In the second Lord of the Rings book Saruman talks a lot about the power of the Two Towers, about how the Twin fortresses of Isengard and Barad-dûr will cast darkness over middle earth and rule with an iron will for thousands of years to come. Of course we all know that against all odds the little guys, with the help of a few big guys, overcame Saruman and Sauron and the Two Towers were destroyed. However, the New Orleans Pelicans seem to be buying in to the idea that two towers could rule the NBA once again.
In a spectacular move last week the Pelicans traded for Sacramento centre DeMarcus Cousins, pairing him with their own big man Anthony Davis and forming the most frightening big man combo the league has seen in decades.
It is by no means the first time that two giants have come together on an NBA roster. Briefly in the late 90s and early 2000s the San Antonio Spurs brought together an ageing David Robinson and a young Tim Duncan. The Spurs won two championships with this highly skilled duo who were, in fact, nicknamed ‘The Twin Towers’.

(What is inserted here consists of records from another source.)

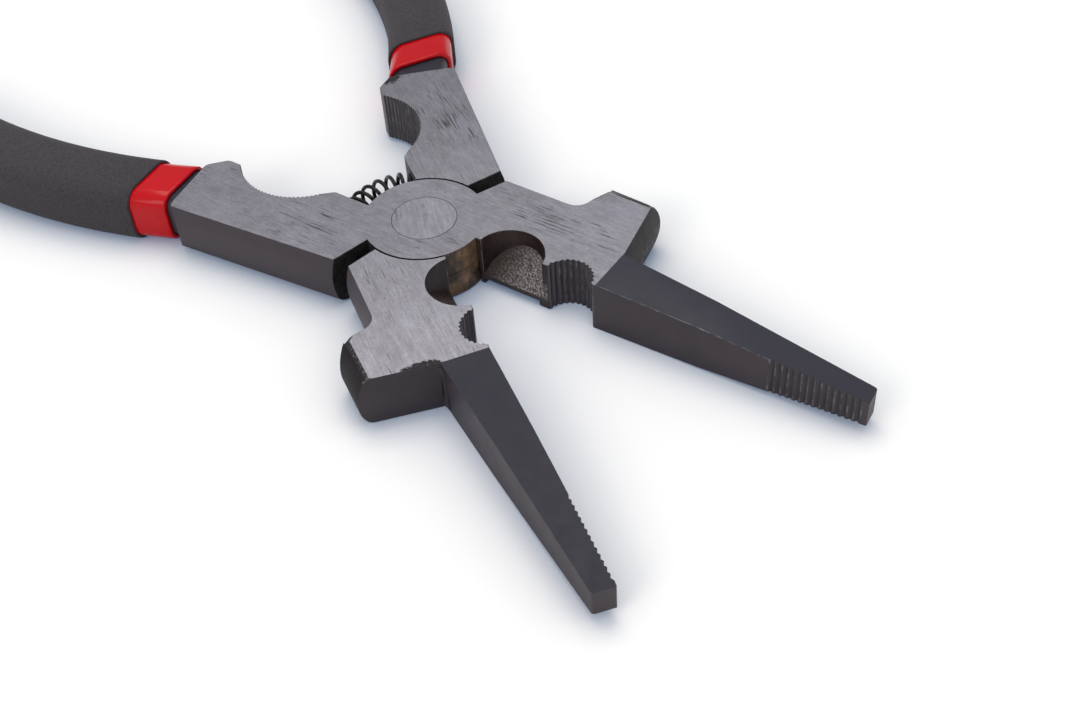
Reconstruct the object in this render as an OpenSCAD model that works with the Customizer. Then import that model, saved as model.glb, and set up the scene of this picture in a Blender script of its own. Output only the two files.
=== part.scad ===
// Welding pliers with a spring return: two drop-forged levers crossed in a lap joint
// on a flush rivet. Needle nose, hammer lobes, wire cutter, small toothed bite for a
// contact tip, large toothed bite for a gas nozzle, dipped and foam-covered handles.
//
// Every lever is drawn in its own frame, shut, as the upper lever: the closing plane
// is x = 0, its jaw lies on the -x side and points along +y, its handle lies on the
// +x side. The rivet's axis is the z axis and the underside of the head is z = 0.

/* [Head and lap joint] */
// Thickness of the ground head
head_t = 10.2; // [9.6:0.1:11.4]
// Diameter of the half-thickness disc at the middle of each lever
disc_d = 22.5; // [21.5:0.1:23.5]
// Gap between a disc and the pocket that it turns in
disc_gap = 0.4; // [0.2:0.05:0.5]
// Gap between the two faces of the lap joint
lap_gap = 0.1; // [0.05:0.01:0.2]
// Gap left between the jaw faces when the pliers are shut
jaw_gap = 0.3; // [0.2:0.05:0.5]
// Angle between the levers where the spring holds them
rest_open = 34.5; // [26:0.5:38]

/* [Rivet] */
// Diameter of the rivet's shank
rivet_d = 8.4; // [7:0.1:9.5]
// Diameter of its two countersunk heads, which are ground flush
rivet_head_d = 12; // [11:0.1:13.5]
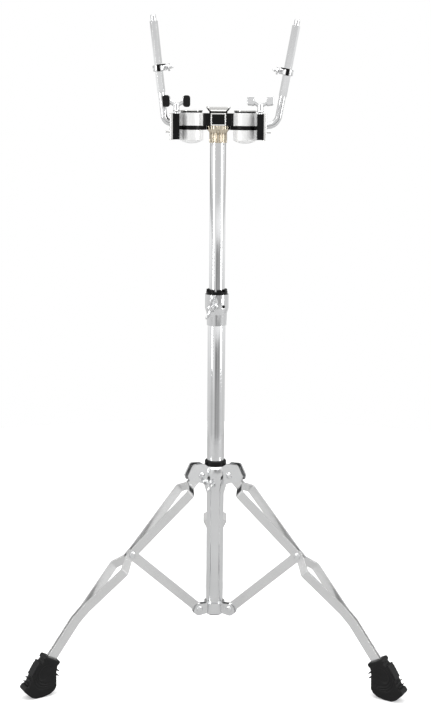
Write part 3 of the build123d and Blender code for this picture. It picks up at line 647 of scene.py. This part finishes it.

Likewise in the 80s the Houston Rockets had their own duo also know as The Twin Towers (everybody obviously got very stuck on Lord of the Rings metaphors when describing pairs of tall men playing basketball). Ralph Sampson and Hakeem Olajuwon lead the Rockets to the Finals in 1986 but never won a championship together as Sampson’s career was blighted by injuries.
The pairing of two supremely talented bigs has been very effective in the past but the NBA has changed since those giants roamed the paint in tandem. The league is now filled with pesky hobbits and elves firing of 3 pointers with impunity and the age of the big man seems to have passed.
So are the Pelicans hopelessly delving into the past in hopes of recapturing a time long forgotten or are they on to something that will catapult the franchise out of mediocrity and into contention?
The evidence of the pair’s first three games together suggests the former. New Orleans has lost all three giving up an average of 114 points per game, including ugly losses to the Rockets and Mavericks.
It is of course far too early to suggest that AD and Boogie can’t play together but what has emerged is that having both of them on the floor causes the Pelicans huge issues at the defensive end of the floor.
Both Cousins and Davis are uncomfortable guarding smaller players on the perimeter and as more teams than ever are playing small and attacking from outside the paint having two bigs on the floor can be a liability. In addition to this neither Davis or Cousins excel at protecting the rim meaning that the perceived benefit of two bigs on the floor, great rim protection, is hardly a reality for the Pels.
There is no doubt that both Cousins and Davis have the required athleticism to become much better defenders. What is also obvious is that head coach Alvin Gentry needs to put in some serious work with the duo if they are to be successful on the floor together.
On the offensive end there are issues too. Both Cousins and Davis are ridiculously talented offensive players who can hurt opposing teams in a myriad of ways. Both can handle the ball, both can shoot from mid range or step beyond the 3 point line and both can hurt you inside with their combination of size and strength. However, they both have played a similar role throughout their careers and New Orleans can’t have them occupying the same role moving forward.
Cousin’s more developed post game and slightly superior size means that he will start at centre and Davis at power forward. What is unclear is how Gentry can combine their skills to get the best out of both players.
To play Davis as a traditional stretch 4 is to waste his best attributes, which are to attack inside, and frankly he is not a good enough shooter to fill the role that say a Kevin Love does in Cleveland. What Gentry needs to do is find ways of exploiting the double teams that both men will command to get open looks around the floor.
Gentry could learn from the way Greg Popovic used his combination of Pau Gasol and LeMarcus Aldridge at the start of the season. With both comfortable passing out of double teams the Spurs can create easy shots for others. It’s not rocket science but it requires good ball movement and an understanding of were each man is supposed to be on the floor.
The big problem that Gentry has is those ‘others’. In San Antonio Kawhi Leonard, Tony Parker, Manu Ginobli, Danny Green and Patty Mills can knock down the open shots that are created. In New Orleans the supporting cast leaves much to be desired.
This is perhaps the biggest issue facing the Pelicans moving forward. If they are unable to surround their ‘twin towers’ with at least some decent shooting teams will continue to crowd the paint and force someone apart from Cousins or Davis to beat them from outside. Jrue Holiday has shown flashes of providing the Pels with a perimeter threat and it is perhaps harsh to judge him too much on this season given what he has been through off the court.
That is what the Pelicans must focus on, not on making the playoffs this year just so they can get whacked by Golden State. They have to look to add more pieces to take the pressure of their two stars. The future can be bright for New Orleans with Cousins and Davis at the core but it is crucial that they are surrounded with the right players. Both men have almost exclusively played as one man armies throughout their careers and it would be foolish for the Pelicans to believe that simply bringing them together has solved this.